Exercise aim
Repeat each entry in full, exactly.

Entries from a dataset
......
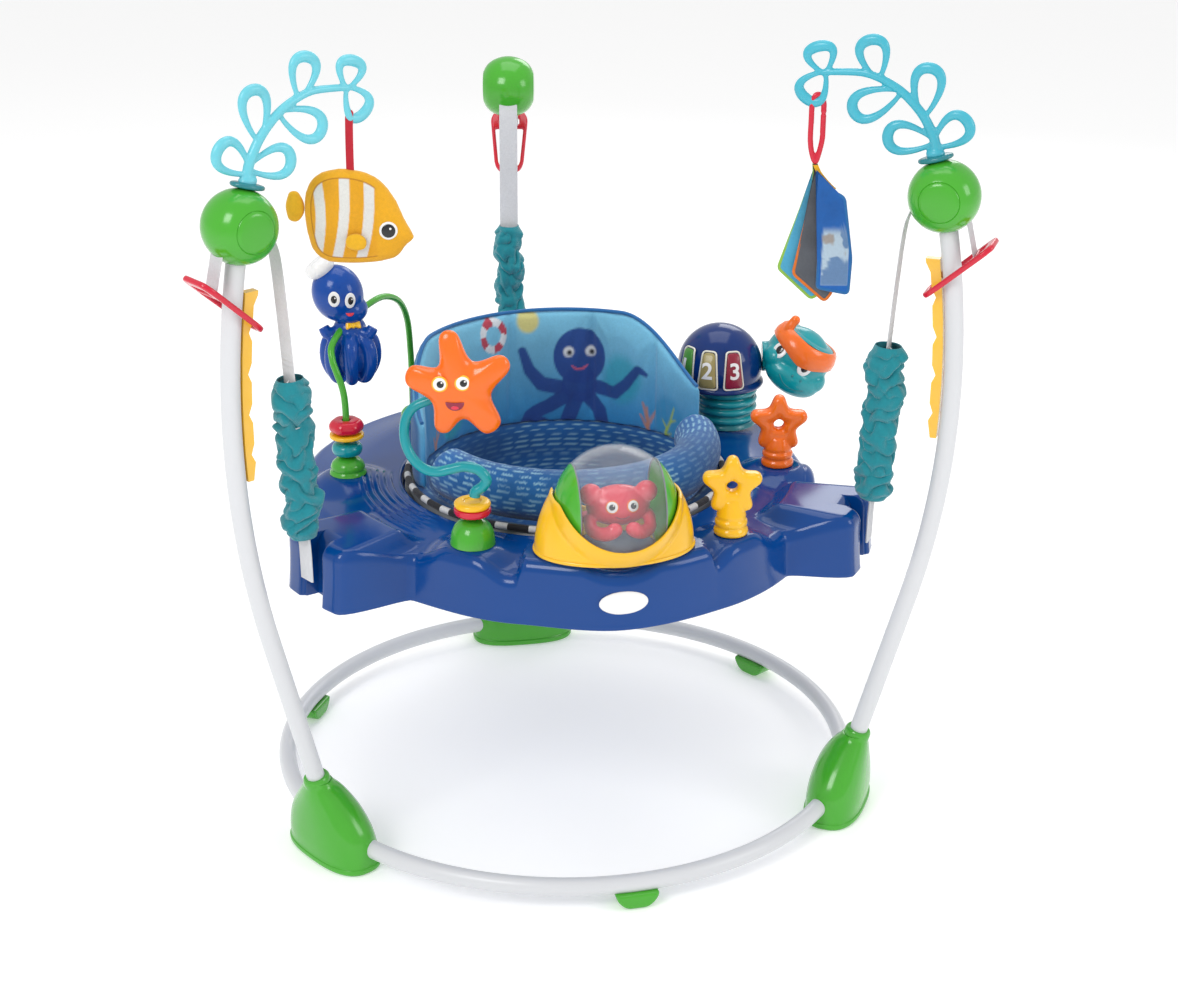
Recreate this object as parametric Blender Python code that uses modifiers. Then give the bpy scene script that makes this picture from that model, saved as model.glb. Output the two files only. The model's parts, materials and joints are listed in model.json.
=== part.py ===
"""Free-standing baby activity jumper, in metres, +Z up, the child facing -Y.

Three bowed posts stand on a floor ring and hold a round activity tray on sprung straps.
A fabric seat turns in the tray's centre, and sea toys stand on the tray and hang from
two arms. Lengths below are given from the ring's centre on the floor; RING_CENTRE moves
that point so that the whole object's box is centred on the origin.
"""

import math

import bmesh
import bpy
from mathutils import Matrix, Vector

# ---------------------------------------------------------------- driving dimensions
RING_CENTRE = Vector((0.0, -0.0677, 0.0))
POSTS = {"left": 210.0, "right": 330.0, "rear": 90.0}
HEAD_TURNS = {"left": 0.0, "right": 0.0, "rear": -9.5}      # how far each post's top unit is turned on it
HEAD_RADIUS = 0.456                # where the post's centreline runs up into its top unit

TUBE_RADIUS = 0.011
TUBE_WALL = 0.0014
BORE_RADIUS = 0.0122
GAP = 0.0005

RING_RADIUS = 0.365
RING_HEIGHT = 0.0275

POST_FOOT_RADIUS = 0.373        # where the post meets the foot, from the ring's centre
POST_FOOT_HEIGHT = 0.040
POST_LEAN = 0.2636              # outward run for each metre of height, below the bow
BOW_START = 0.300
BOW_END = 0.770
POST_RETURN = -0.190            # run for each metre of height, above the bow

FOOT_TOP = 0.112
POD_HEIGHT = 0.800
POD_RADIUS = 0.043
POD_HALF_WIDTH = 0.035

RACK_TOP = 0.728
RACK_BOTTOM = 0.512
RACK_PITCH = 0.0465
RACK_BASE_DEPTH = 0.0075
RACK_TOOTH_DEPTH = 0.0045
RACK_HEAD_DEPTH = 0.0165
RACK_WIDTH = 0.011

WEBBING_WIDTH = 0.024
WEBBING_THICKNESS = 0.0016

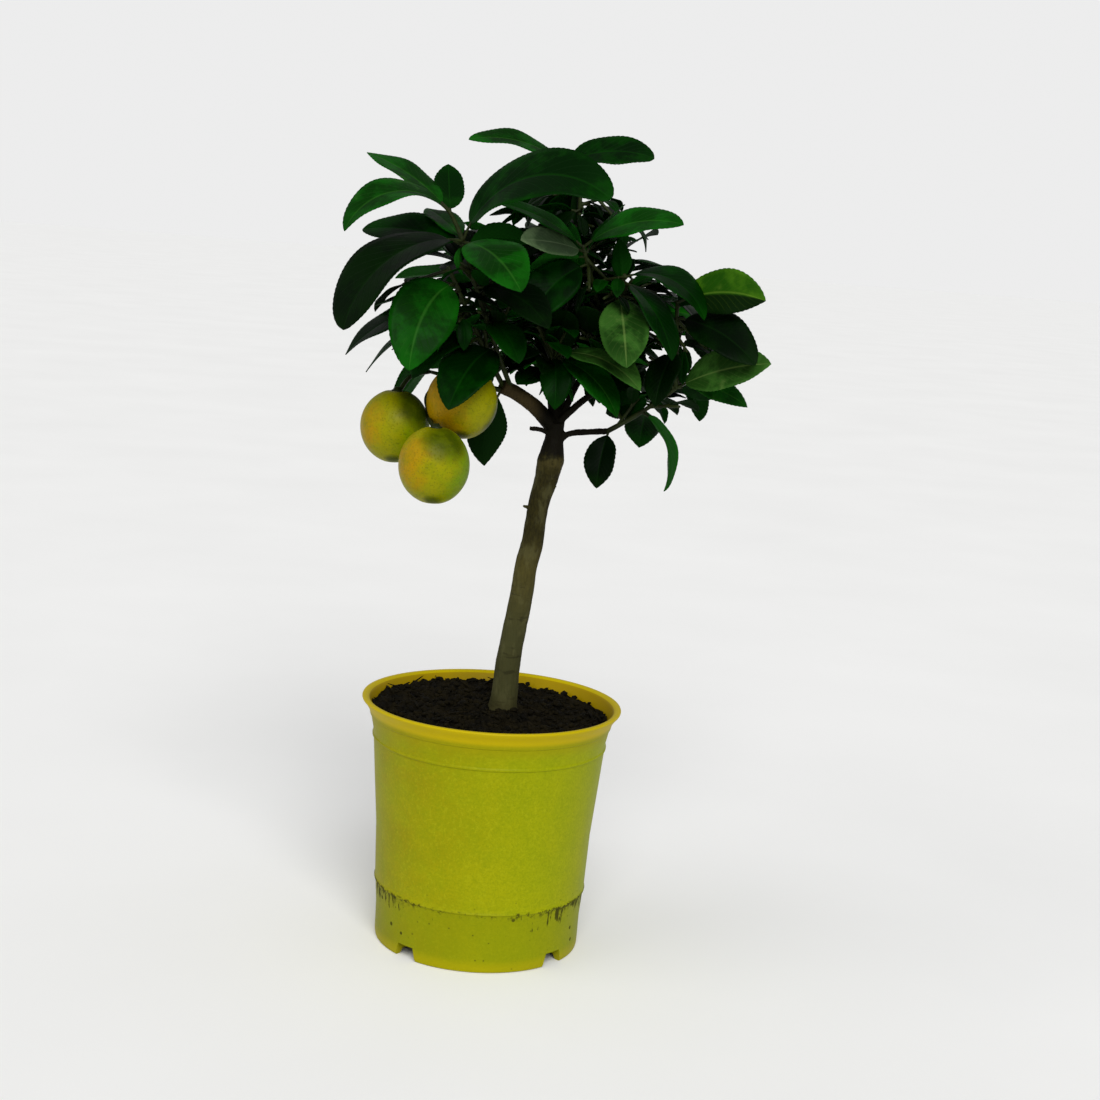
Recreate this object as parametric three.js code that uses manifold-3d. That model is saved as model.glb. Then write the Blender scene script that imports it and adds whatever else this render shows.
......
Output below
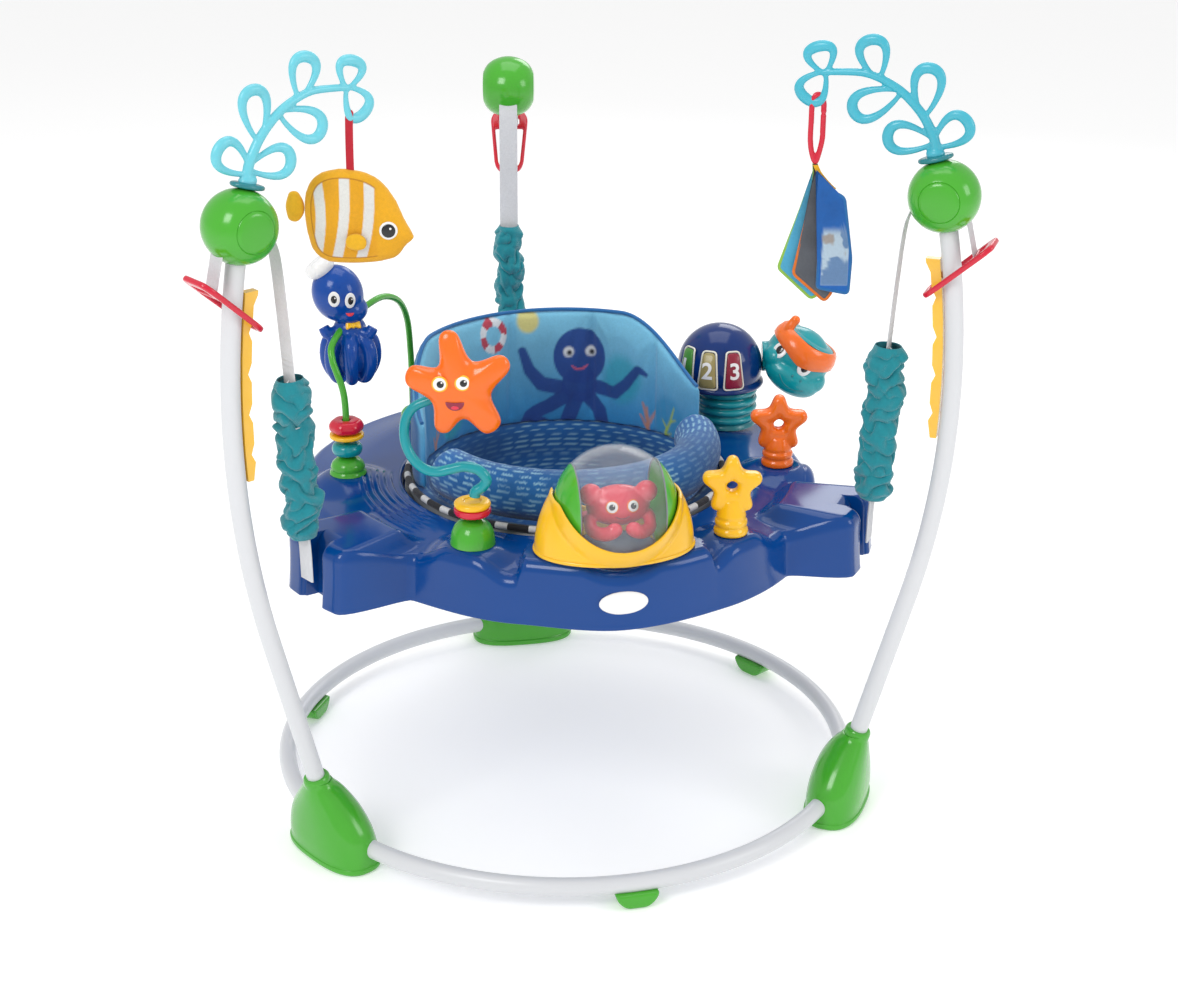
Recreate this object as parametric Blender Python code that uses modifiers. Then give the bpy scene script that makes this picture from that model, saved as model.glb. Output the two files only. The model's parts, materials and joints are listed in model.json.
=== part.py ===
"""Free-standing baby activity jumper, in metres, +Z up, the child facing -Y.

Three bowed posts stand on a floor ring and hold a round activity tray on sprung straps.
A fabric seat turns in the tray's centre, and sea toys stand on the tray and hang from
two arms. Lengths below are given from the ring's centre on the floor; RING_CENTRE moves
that point so that the whole object's box is centred on the origin.
"""

import math

import bmesh
import bpy
from mathutils import Matrix, Vector

# ---------------------------------------------------------------- driving dimensions
RING_CENTRE = Vector((0.0, -0.0677, 0.0))
POSTS = {"left": 210.0, "right": 330.0, "rear": 90.0}
HEAD_TURNS = {"left": 0.0, "right": 0.0, "rear": -9.5}      # how far each post's top unit is turned on it
HEAD_RADIUS = 0.456                # where the post's centreline runs up into its top unit

TUBE_RADIUS = 0.011
TUBE_WALL = 0.0014
BORE_RADIUS = 0.0122
GAP = 0.0005

RING_RADIUS = 0.365
RING_HEIGHT = 0.0275

POST_FOOT_RADIUS = 0.373        # where the post meets the foot, from the ring's centre
POST_FOOT_HEIGHT = 0.040
POST_LEAN = 0.2636              # outward run for each metre of height, below the bow
BOW_START = 0.300
BOW_END = 0.770
POST_RETURN = -0.190            # run for each metre of height, above the bow

FOOT_TOP = 0.112
POD_HEIGHT = 0.800
POD_RADIUS = 0.043
POD_HALF_WIDTH = 0.035

RACK_TOP = 0.728
RACK_BOTTOM = 0.512
RACK_PITCH = 0.0465
RACK_BASE_DEPTH = 0.0075
RACK_TOOTH_DEPTH = 0.0045
RACK_HEAD_DEPTH = 0.0165
RACK_WIDTH = 0.011

WEBBING_WIDTH = 0.024
WEBBING_THICKNESS = 0.0016

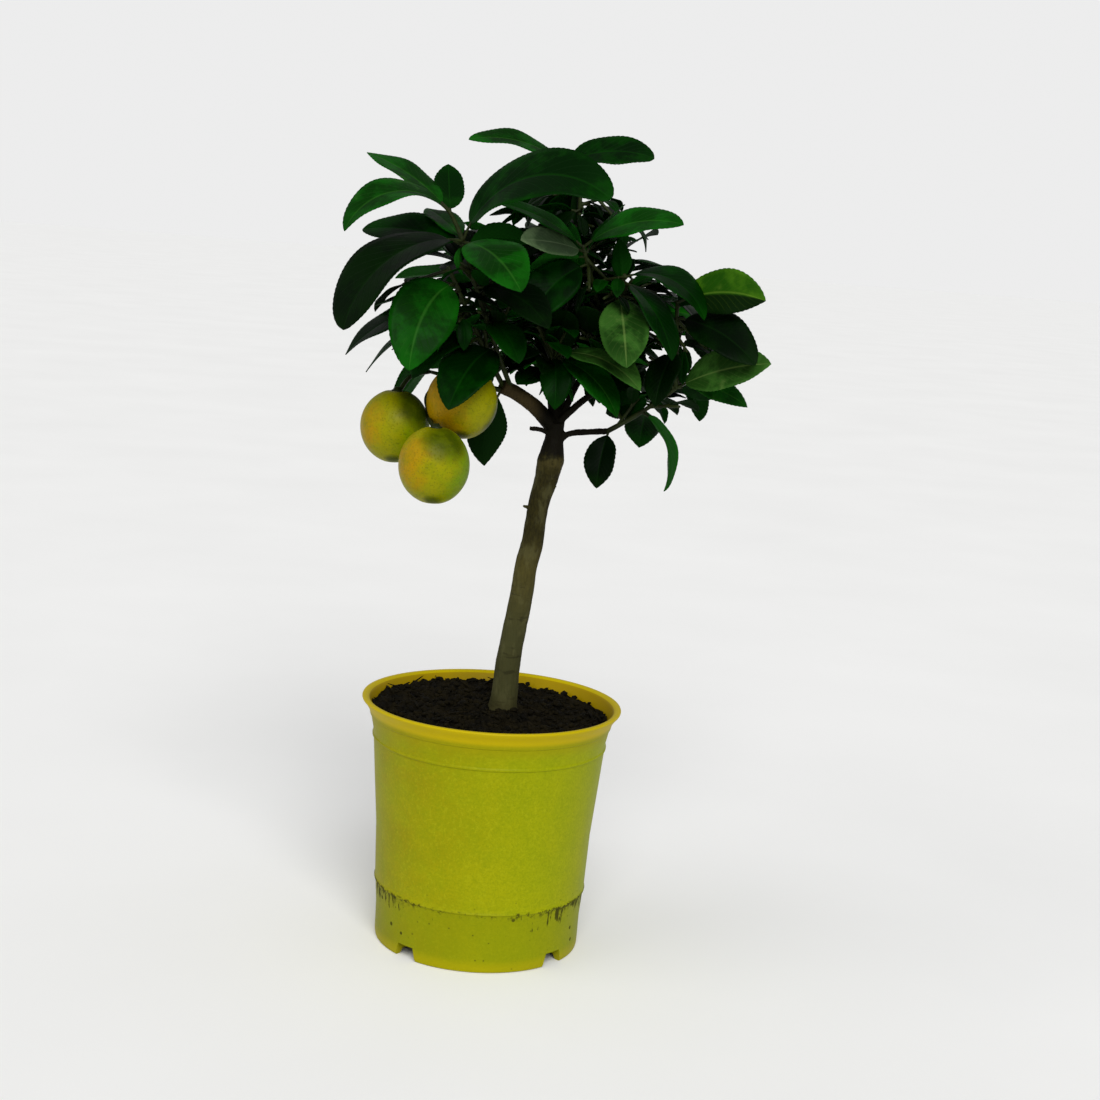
Recreate this object as parametric three.js code that uses manifold-3d. That model is saved as model.glb. Then write the Blender scene script that imports it and adds whatever else this render shows.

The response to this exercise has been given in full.